I do a quick web search and find a website that lets you create a choir out of a single line of audio. I could upload a MIDI file of the notes, sing the line myself (poorly) and get a choir out the other end, so to speak. “Let’s try it!” I think. After all, there’s 10 projects behind this one and I have to pick up my kid from school in 2 hours.
There is a common discussion now about whether it matters that a piece of media you’re consuming was made by humans or not. If you’re watching a great movie and you don’t know who made it or how, is the fact that it’s great self-sufficient, or would you feel differently if, at the end, you learned it was crafted entirely by generative AI?

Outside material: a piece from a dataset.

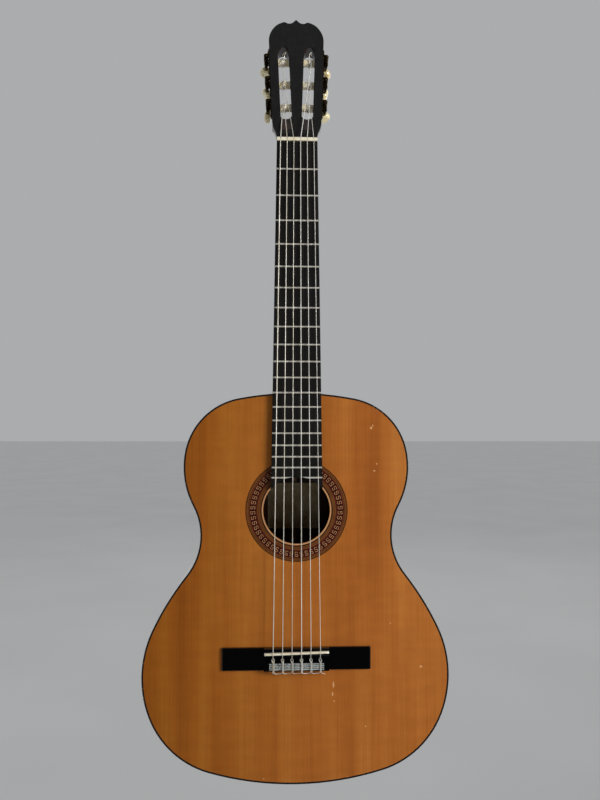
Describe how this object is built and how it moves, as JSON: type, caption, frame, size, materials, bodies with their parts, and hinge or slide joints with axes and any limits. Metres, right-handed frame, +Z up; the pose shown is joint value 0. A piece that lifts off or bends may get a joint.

I hear a lot of people answer the former. The value is determined by the quality of the finished product and nothing else. Personally, I feel a sort of Schroedinger’s cat effect where I can listen to a piece of music and enjoy it for what it is but learning whether it was produced by humans or not changes my experience of it retrospectively – as would learning that the banister twisties were made by robots – or slaves.
For my pop production I end up going with a different form of deception. I copy paste several takes from other choruses, apply pitch and formant shifts to make them sound like different people and slap a “medium sized room” reverb plugin on the whole thing.
As I listen back I realize that the important thing in both the banister twisties and my fake choir is the context in which they stand.
Imagine those 170 year old banister twisties sandwiched between a rubber floor and a cold army of fluorescent ceiling lights in a Stop &
Shop. I don’t think I’d even notice them – let alone be moved. It is the context of the wood beams and impossible-to-fake age of the building to which the banister adds just a little bit more magic.
Imagine a professional choir recorded in a church in support of a song that was just mediocre. Right?
The context is first and foremost. The idea needs to speak to the human experience. The song needs to be good. And then, with those bones in place, we may just be rewarded if we roll up our sleeves and use the tools of our time, such as they are, to twist some unyielding piece of metal into adornment.